- The Washington Times - Sunday, February 22, 2004

Maryland and Duke come into today’s game at Cameron Indoor Stadium riding two-game losing streaks. That’s where the similarities end.

The third-ranked Blue Devils lead the conference and have designs on a national championship. The Terps (13-9, 4-7 ACC) are seventh in the league and in need of victories just to make the NCAA tournament. Maryland likely needs three wins in its last five games to earn an NCAA bid for an 11th consecutive season.

“We don’t get the results that I think we should get for as hard as we play,” Maryland coach Gary Williams said. “Because the game of basketball is pretty simply once you strip everything away: You have to put the ball in the basket.”

That’s something Maryland hasn’t done lately.

On Friday the Terps’ practice emphasized shooting, which was no surprise after the team shot a season-low 32 percent from the field in a home loss to No.18 Georgia Tech. Center Jamar Smith was 1-for-12 and point guard John Gilchrist was 1-for-7. The Terps also were an atrocious 3-for-20 from 3-point range.

“We’re not having a funeral,” said Williams, whose team is 2-2 in its last four games at Cameron. The Terps’ last win in Durham, N.C., on Feb.27, 2001, also was Duke’s last home loss — 39 games ago.

“It’s OK — we’re learning,” Williams said. “We’ll shoot the ball better as time goes on, because these guys are learning how hard it is to get shots off, how hard they have to run a play to get open, how well they have to run in transition.”

Against Georgia Tech, when Maryland ran a play successfully, somebody usually missed an open shot. And more often than not, offensive breakdowns lead to low-percentage shots as the shot clock winds down. The Terps are last in the ACC in field goal (43.8) and free throw (61.1) percentage.

“We make shots [in practice],” said shooting guard Chris McCray, who has made two of 19 3-pointers over the last six games. “We make free throws.

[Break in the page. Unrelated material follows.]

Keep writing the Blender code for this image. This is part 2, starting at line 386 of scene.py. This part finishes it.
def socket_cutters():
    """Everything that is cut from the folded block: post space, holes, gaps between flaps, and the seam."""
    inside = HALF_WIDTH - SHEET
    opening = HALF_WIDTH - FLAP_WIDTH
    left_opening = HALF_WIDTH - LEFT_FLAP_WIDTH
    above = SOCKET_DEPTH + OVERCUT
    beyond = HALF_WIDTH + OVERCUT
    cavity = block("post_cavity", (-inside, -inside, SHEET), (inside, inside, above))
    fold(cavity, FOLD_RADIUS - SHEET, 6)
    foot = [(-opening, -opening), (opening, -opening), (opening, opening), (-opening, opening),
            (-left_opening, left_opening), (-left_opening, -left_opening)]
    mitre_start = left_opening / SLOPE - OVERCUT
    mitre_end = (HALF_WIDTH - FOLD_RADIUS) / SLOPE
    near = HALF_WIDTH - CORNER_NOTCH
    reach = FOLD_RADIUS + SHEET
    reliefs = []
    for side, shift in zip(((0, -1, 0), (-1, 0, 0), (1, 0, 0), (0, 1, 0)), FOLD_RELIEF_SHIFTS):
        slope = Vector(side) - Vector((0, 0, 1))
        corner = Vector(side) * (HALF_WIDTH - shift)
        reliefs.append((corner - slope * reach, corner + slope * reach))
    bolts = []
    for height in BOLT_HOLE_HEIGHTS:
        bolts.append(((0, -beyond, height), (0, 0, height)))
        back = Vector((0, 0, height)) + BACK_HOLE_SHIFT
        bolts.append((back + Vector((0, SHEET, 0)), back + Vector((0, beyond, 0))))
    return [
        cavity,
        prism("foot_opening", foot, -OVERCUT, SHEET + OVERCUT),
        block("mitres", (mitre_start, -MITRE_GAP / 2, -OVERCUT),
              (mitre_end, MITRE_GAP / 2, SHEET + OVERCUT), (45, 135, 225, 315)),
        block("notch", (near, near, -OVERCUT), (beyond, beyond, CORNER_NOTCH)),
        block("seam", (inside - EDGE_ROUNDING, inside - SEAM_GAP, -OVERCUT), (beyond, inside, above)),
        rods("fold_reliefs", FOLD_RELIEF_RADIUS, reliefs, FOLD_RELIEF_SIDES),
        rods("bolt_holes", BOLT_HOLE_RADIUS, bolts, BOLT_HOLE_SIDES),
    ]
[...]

It’s just different when you have all the fans and you have somebody flying at you hard who is trying to win the game just as much as you.”

Duke (21-3, 10-2) is sure to keep up the pressure in an attempt to rattle the reeling Terps. The Blue Devils, who lost at No.21 N.C. State and 15th-ranked Wake Forest last week, have not lost three straight since the 1995-96 season.

“We got a little soft during the winning streak,” Duke guard J.J. Redick said of his team’s 18-game win streak ended by N.C. State. “We just have to change our mindsets and attitude. We have to go out and attack people. We can’t be afraid to lose.”

The Blue Devils won the first meeting with Maryland 68-60 at Comcast Center on Jan.21 despite shooting 33.8 percent.

Point guard Chris Duhon leads the uptempo attack that will try to exploit Maryland’s transition defense. The Terps have allowed their last two opponents to shoot over 50 percent, mostly because they’ve been unable to stop the fast break.

Redick, who has made 50.5 percent of his 3-pointers over his last 16 games, was held to a season-low two points and missed all five of his field goal attempts playing with a strained hip against Wake Forest. He’s averaging 16.7 points and leads the nation in foul shooting at 97.1 percent (101 for 104).

“You have to be able to stay with Duke,” Williams said. “Forget the X’s and O’s — if you can’t run with them for 40 minutes you are not going to be able to win.”

And to do that, Maryland will have to make shots.

“We’re learning how to make plays,” Williams said “If you can make one more pass most of the time, [you get] a better shot. We are not making one more pass. We don’t see it yet, both in the offense and in transition.

“We felt we would shoot better than we have until now. But we haven’t. But you don’t go away because you aren’t doing that. And we are going to break loose. We are going to have a break-loose game where we are going to shoot the ball well.”